Allen Fieldhouse will play role when Kansas welcomes Kentucky

Editor's note: The nonconference schedules have been released, which means it’s time to identify the biggest games of the season. There are some matchups that simply can’t be missed. Today: Kentucky at Kansas.

You can make your case for all of these other games, but this is the one to circle for the 2015-16 season. Not only because it’s two of the most storied programs, or that the two coaches aren’t exactly chummy, but also because this one takes place in arguably the most electric environment in the country – Allen Fieldhouse.

Kentucky is, well, Kentucky. The ‘Cats may not be quite as deep and powerful on paper as they were a year ago, but John Calipari’s team is still plenty capable of going to another Final Four. This may be Bill Self’s best chance to win it all since the Jayhawks cut down the nets in 2008 – when they happened to use Mario Chalmers’ 3-pointer to help knock off Calipari’s Memphis Tigers in the national title game.

These two coaches fight for recruits and national titles, these two fan bases fight over Midwest supremacy, and these two teams are as talented as anyone out there this season.

There’s not a nonconference game I’d rather be at this year than when Kentucky walks into Allen Fieldhouse on Jan. 30.

Best reason to watch

Um, Kentucky vs. Kansas. Need I say more. These are two of the elite programs in the country – and also two teams who are expected to compete for a Final Four berth and a national title this season. Kentucky has gone to the Final Four in four of the past five seasons while Kansas has won 11 consecutive Big 12 regular-season titles.

John Calipari and Bill Self also have their share of history. Self’s Jayhawks beat Calipari in the national title game in 2008, and Calipari’s Wildcats returned the favor in the 2012 championship contest. A year ago, UK throttled and completely embarrassed Kansas, 72-40, in the Champions Classic in Indianapolis.

In addition to no shortage of talent on both sides, this one should be fairly evenly matched. Kentucky has plenty of NBA talent once again with Skal Labissiere and Jamal Murray projected as likely lottery picks and Marcus Lee, Alex Poythress, Isaiah Briscoe and even Tyler Ulis on the radar of NBA executives. Kansas may not have quite as much NBA-caliber talent, but the Jayhawks possess a handful of guys the NBA has on its draft boards: Cheick Diallo, Wayne Selden, Perry Ellis, Sviatoslav Mykhailiuk and freshman Carlton Bragg.

Players to watch

There are intriguing matchups just about everywhere. We’ll start with the backcourt where Kansas has a veteran guard duo of Selden and Frank Mason – and plenty of depth on the perimeter with Devonte' Graham, Mykhailiuk and Brannen Greene. Selden hasn’t quite lived up to the hype his first two seasons, but he’s a junior and is coming off a strong performances in South Korea at the World University Games. Mason has made significant improvement, but he’ll have the difficult task of trying to keep diminutive floor leader Ulis in check. Ulis should be the primary ballhandler now that Andrew Harrison is gone, but Kentucky also has a pair of freshman combo guards who will make immediate impacts: Canadian Murray and McDonald’s All-American Briscoe.
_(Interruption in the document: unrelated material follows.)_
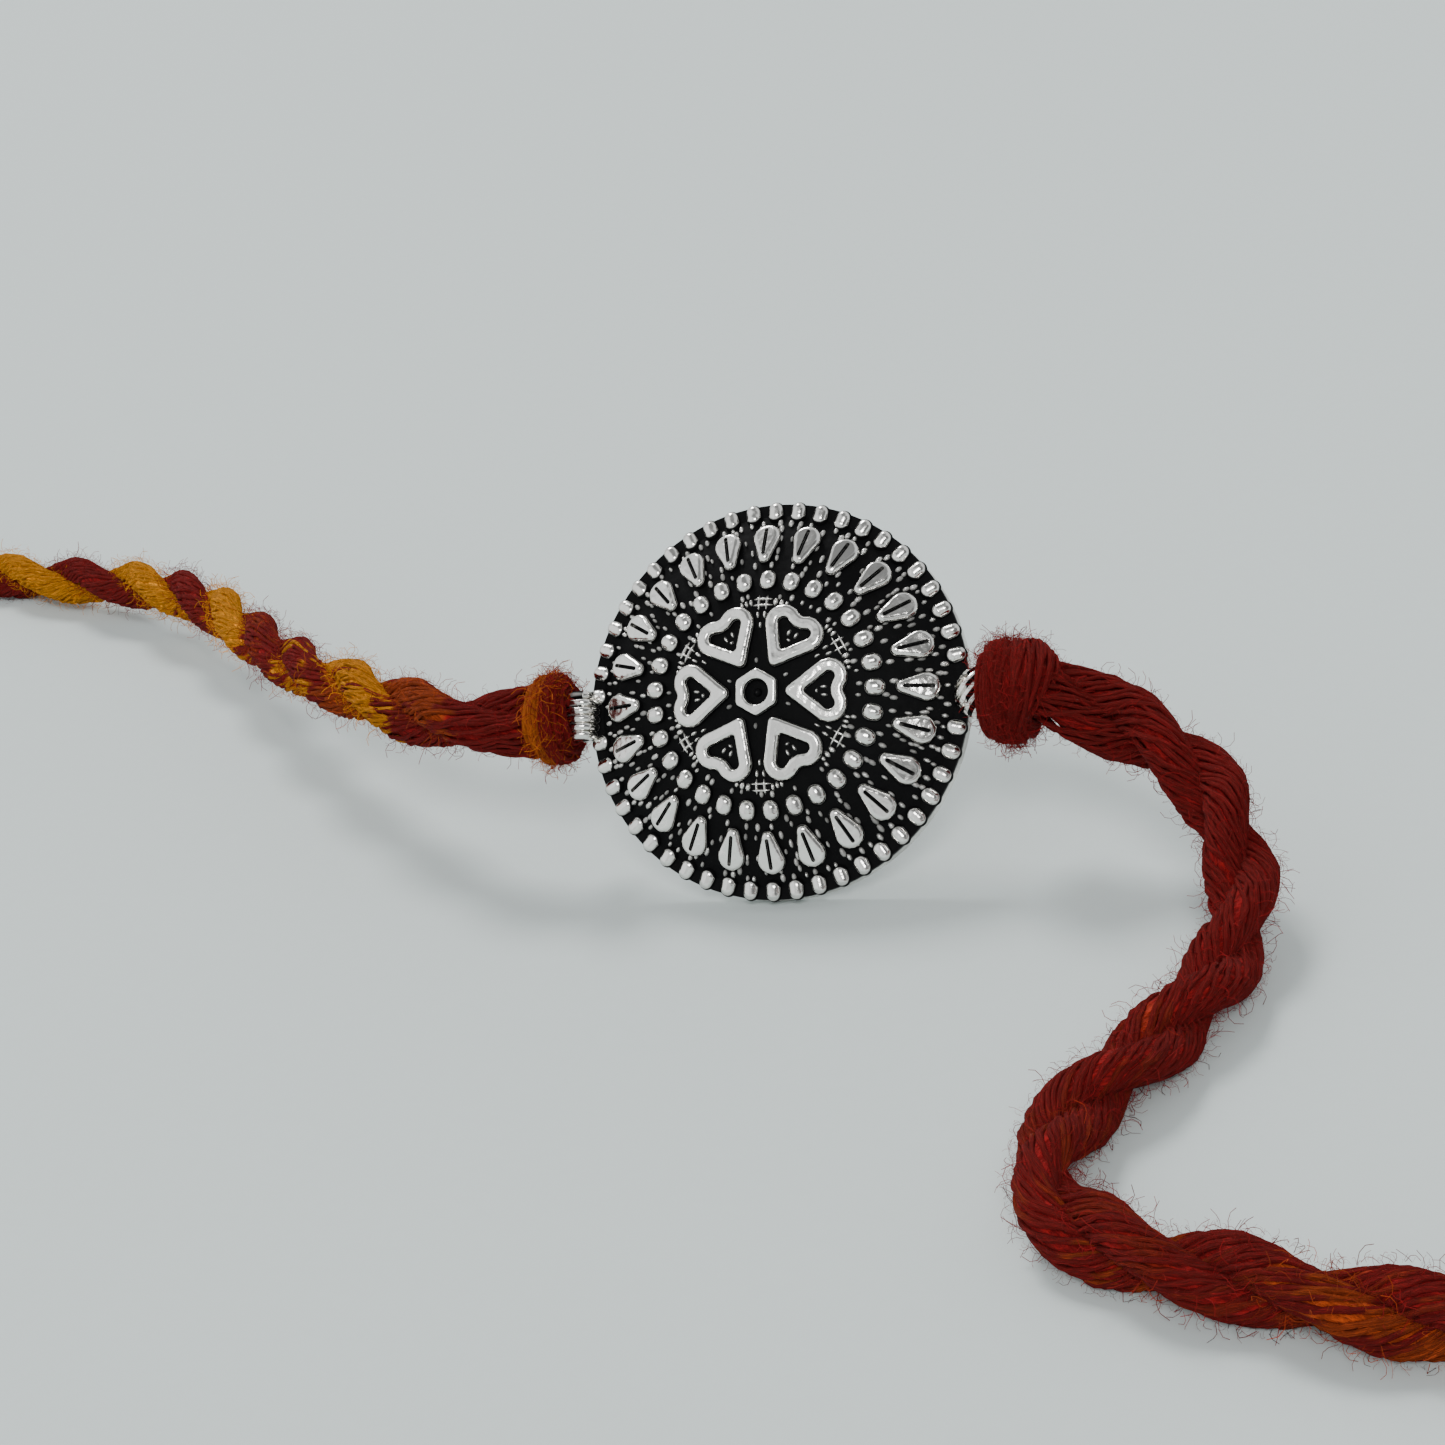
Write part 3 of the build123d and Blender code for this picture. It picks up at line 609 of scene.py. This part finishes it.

Then there’s the frontcourt. Kansas has some experience with Ellis and Jamari Traylor while Kentucky its own veterans in Poythress and Lee. Poythress may struggle early in the season after missing most of last season with a knee injury, but by late January he’ll have shaken off the rust. Despite vets up front, it could be a pair of freshmen who determine this one: Kansas’ hard-playing forward Diallo (if he is cleared by the NCA) and Kentucky’s skilled forward Labissiere. They are completely different, but both should be among the elite players (not just frosh) next season.

Never too early to predict a winner

Bill Self’s record at Allen Fieldhouse is a ridiculous 190-9, so the numbers certainly tilt heavily in favor of Kansas in this one. While most of the 190 victories didn’t come against teams the caliber of Kentucky, I’m still going with Kansas. Allen Fieldhouse is as hostile a venue (Kansas and Duke are 1A and 1B) as any in the country. However, one advantage Kentucky will have is that this SEC/Big 12 matchup won’t come in the first month of the season – as the majority of the nonconference matchups. It will be played on Jan. 30 – and the Wildcats should have plenty of swagger and the freshmen (Labissiere, Murray, Briscoe) enough experience coming into this one.

I’ll still go with KU due to home court, experience and more depth – with the caveat that Diallo is cleared to play this season. Diallo is everything that many felt that Cliff Alexander would be a year ago – a tough, physical inside player who goes hard on every possession and is able to dominate on the glass.

Final Score: Kansas 71, Kentucky 68.